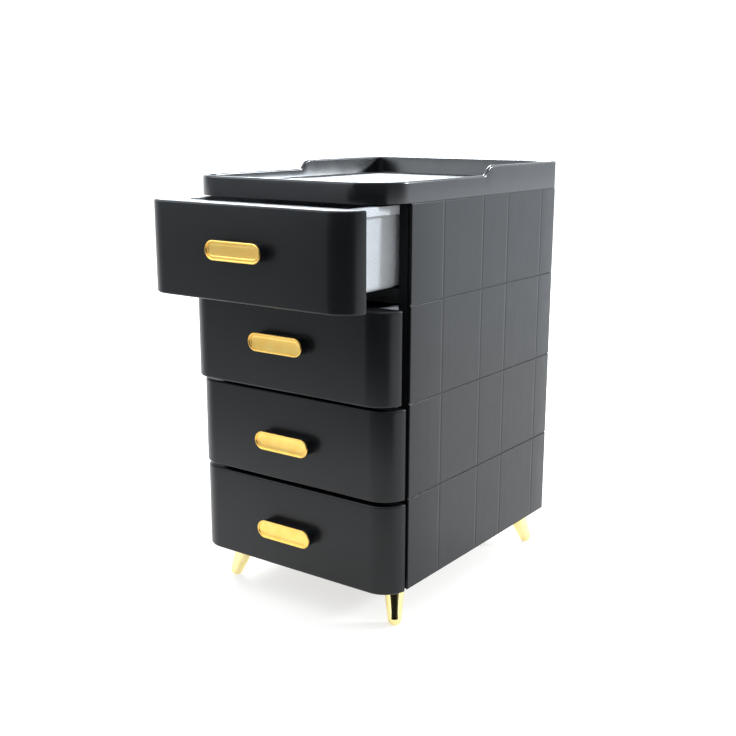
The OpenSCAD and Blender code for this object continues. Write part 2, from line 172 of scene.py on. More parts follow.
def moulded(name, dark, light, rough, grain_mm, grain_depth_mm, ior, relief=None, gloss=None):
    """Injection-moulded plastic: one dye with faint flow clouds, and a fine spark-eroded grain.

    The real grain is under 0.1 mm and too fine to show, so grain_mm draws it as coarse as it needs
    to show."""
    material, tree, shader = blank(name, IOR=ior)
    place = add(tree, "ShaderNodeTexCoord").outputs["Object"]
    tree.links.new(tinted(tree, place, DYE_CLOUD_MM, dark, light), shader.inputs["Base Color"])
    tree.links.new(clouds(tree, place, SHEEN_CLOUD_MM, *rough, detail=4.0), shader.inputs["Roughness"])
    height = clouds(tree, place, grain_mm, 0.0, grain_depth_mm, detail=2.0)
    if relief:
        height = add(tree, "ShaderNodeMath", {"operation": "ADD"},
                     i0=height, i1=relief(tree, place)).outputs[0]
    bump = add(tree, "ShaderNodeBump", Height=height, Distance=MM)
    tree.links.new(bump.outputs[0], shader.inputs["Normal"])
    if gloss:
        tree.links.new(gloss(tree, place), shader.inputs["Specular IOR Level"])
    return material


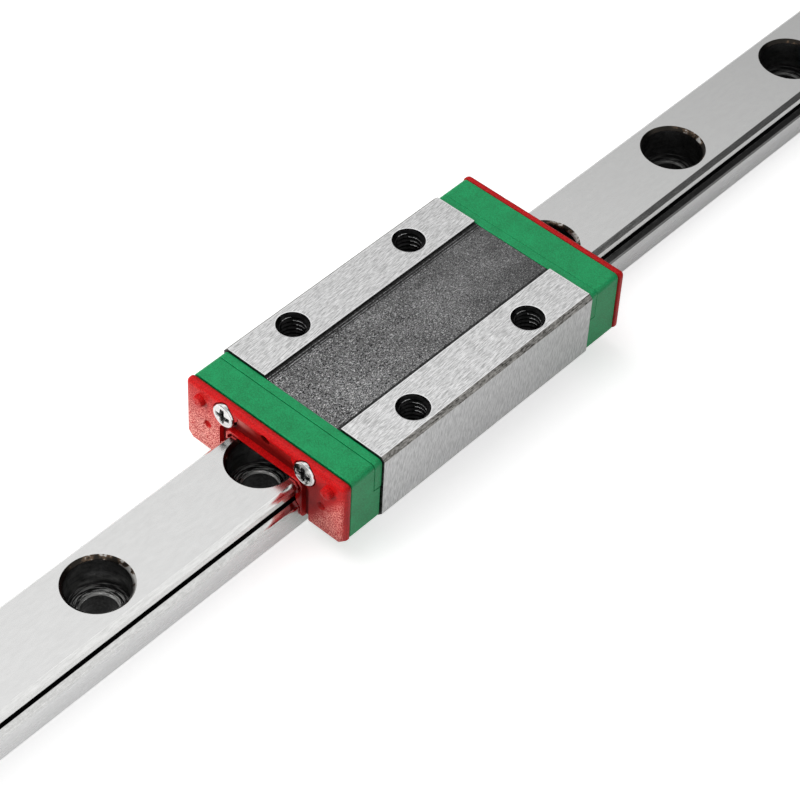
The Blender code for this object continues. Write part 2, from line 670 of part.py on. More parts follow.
-- -- --
SHORT PROBLEM: Write out every entry verbatim.

OUTPUT OF THE EXERCISE:
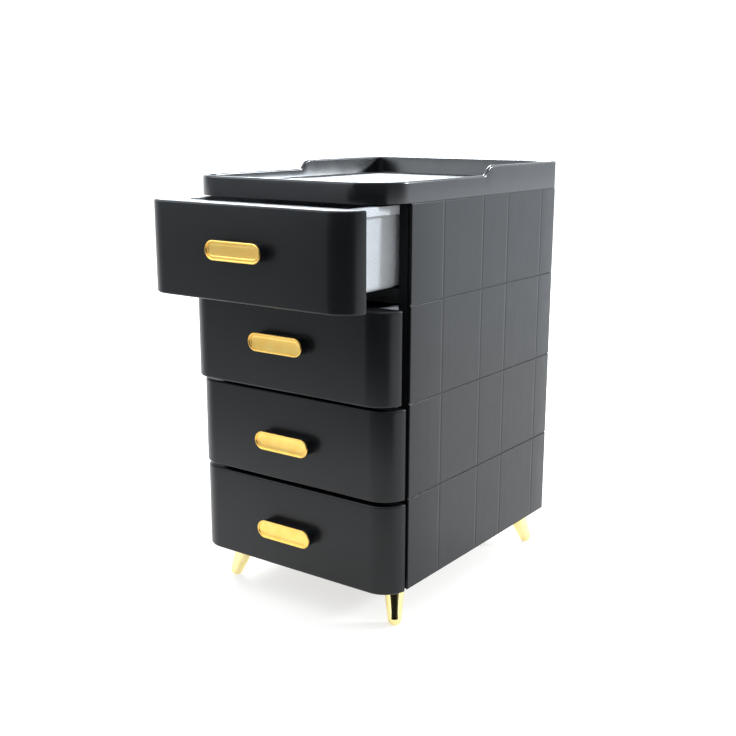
The OpenSCAD and Blender code for this object continues. Write part 2, from line 172 of scene.py on. More parts follow.
def moulded(name, dark, light, rough, grain_mm, grain_depth_mm, ior, relief=None, gloss=None):
    """Injection-moulded plastic: one dye with faint flow clouds, and a fine spark-eroded grain.

    The real grain is under 0.1 mm and too fine to show, so grain_mm draws it as coarse as it needs
    to show."""
    material, tree, shader = blank(name, IOR=ior)
    place = add(tree, "ShaderNodeTexCoord").outputs["Object"]
    tree.links.new(tinted(tree, place, DYE_CLOUD_MM, dark, light), shader.inputs["Base Color"])
    tree.links.new(clouds(tree, place, SHEEN_CLOUD_MM, *rough, detail=4.0), shader.inputs["Roughness"])
    height = clouds(tree, place, grain_mm, 0.0, grain_depth_mm, detail=2.0)
    if relief:
        height = add(tree, "ShaderNodeMath", {"operation": "ADD"},
                     i0=height, i1=relief(tree, place)).outputs[0]
    bump = add(tree, "ShaderNodeBump", Height=height, Distance=MM)
    tree.links.new(bump.outputs[0], shader.inputs["Normal"])
    if gloss:
        tree.links.new(gloss(tree, place), shader.inputs["Specular IOR Level"])
    return material


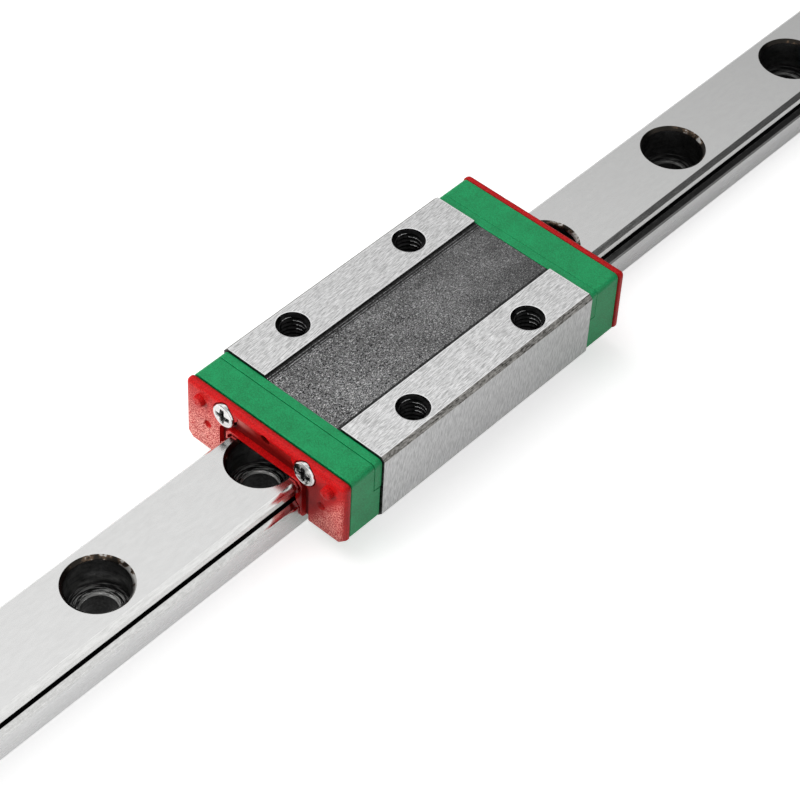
The Blender code for this object continues. Write part 2, from line 670 of part.py on. More parts follow.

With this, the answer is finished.